10 tips to change your brain
“CBD oil has great anti-inflammatory properties, is rich in antioxidants, is a great nootropic (brainfood) and does not get you high! In fact, it’s legal and even safe for kids and animals.”
Below are some food tips to avoid an inflamed brain. Note that there are many foods that have different effects on different people, depending on the genetics of the individual. Diets also vary so consider these changes within your own dieting plan.
1. Use olive oil, avocado oil or coconut oil instead of canola, sunflower or industrial seed oils. In fact, avoid any industrial seed or vegetable oils (including the tuna in vegetable oil type stuff.
2. Avoid foods that fluctuate glucose levels such as sugar, candy, pastas (even organic ones), artificially sweetened foods. Canderel is NOT better than sugar. This does not mean sugar-free for most people, but limiting is highly recommended.
3. Add antioxidant foods such as berries, kale, garlic, onions etc. stick to the natural plant source, as some labels might advertise high antioxidants but may be filled with other nasty stuff.
4. Add anti-histamine foods every now and then.
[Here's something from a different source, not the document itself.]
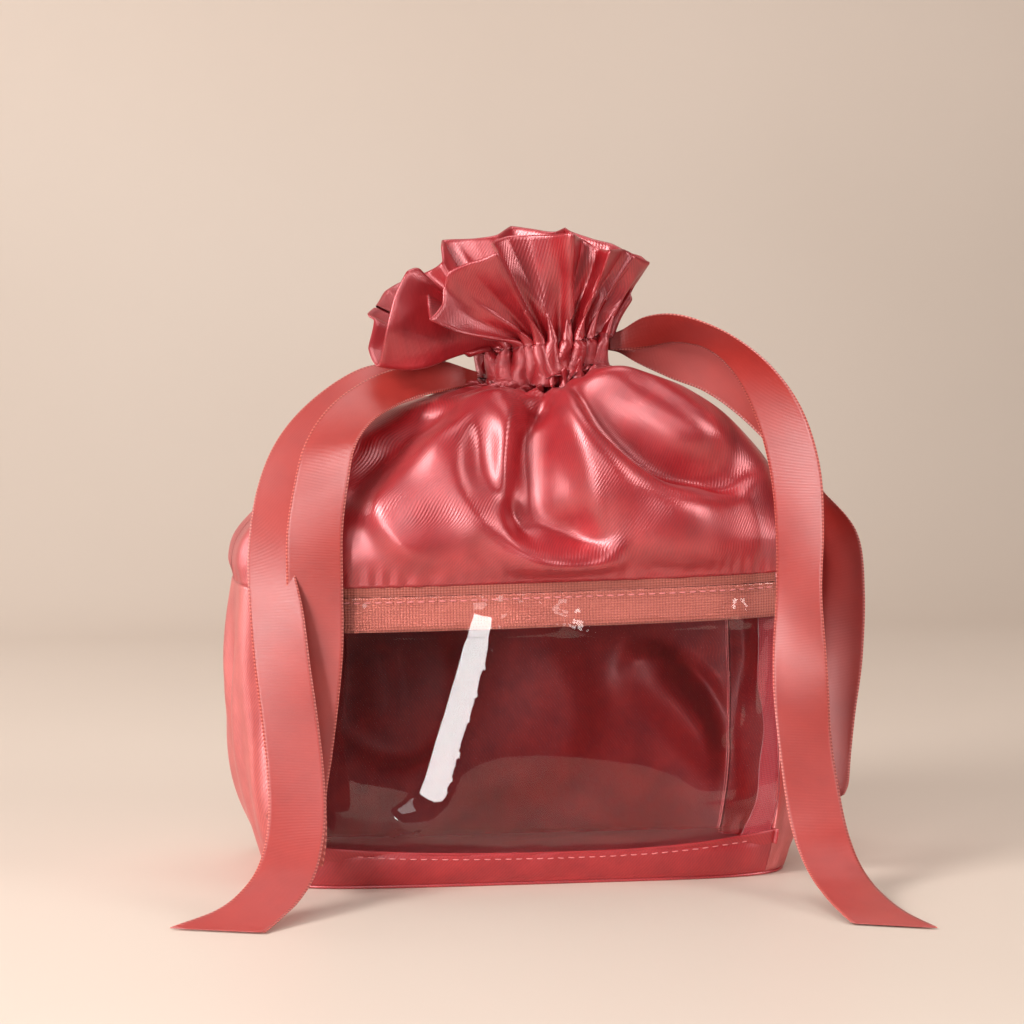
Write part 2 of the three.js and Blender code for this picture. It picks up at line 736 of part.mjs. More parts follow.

You may have heard of Kombucha, kefir or kimchi but if that all sounds a bit Latin then aim for foods like vinegar, fermented foods, dried fruits, olives, BONE BROTH, soured foods (sour cream, sauerkraut etc.)
5. Supplement with magnesium and CBD oil. CBD oil has great anti-inflammatory properties, is rich in antioxidants, is a great nootropic (brainfood) and does not get you high! In fact, it’s legal and even safe for kids and animals.
6. Freshly cooked and bought foods rather than preserved, canned or frozen foods.
7. Eliminate as many preservatives, colourants, stabilizers and heavy metals as possible.
8. Add herbs and spices that are high in anti-inflammatory properties. Cayenne pepper, turmeric, garlic, ginger, pepper, parsley, rosemary and cilantro should be your go to spice, rather than the bottled all-in-one type spices.
9. Periodical fasting. It may be wise to have a restricted eating window to allow the body to stabilize its metabolic processes, oxidant levels and glucose levels. Ladies be aware that at different times this may not be advisable, and I suggest reading a little bit more about it before you try. I usually do a 16-hour fast with an 8-hour eating period and a 24-48 hour fast once a month. You may want to do 14-10, 18-6 etc. See what works for you.
10. Find organic, free range and grass-fed produce. Many vegetables and produce from industrial farming are sprayed with pesticides and herbicides that are very harmful. This also gets into the food supply of animals and makes them sick. This leads to hormonal and anti-biotic injections that animals receive in an industrialized farm setting and all of this gets into your body. There are tons of shops focusing on healthier produce, it takes a little bit of google to find them.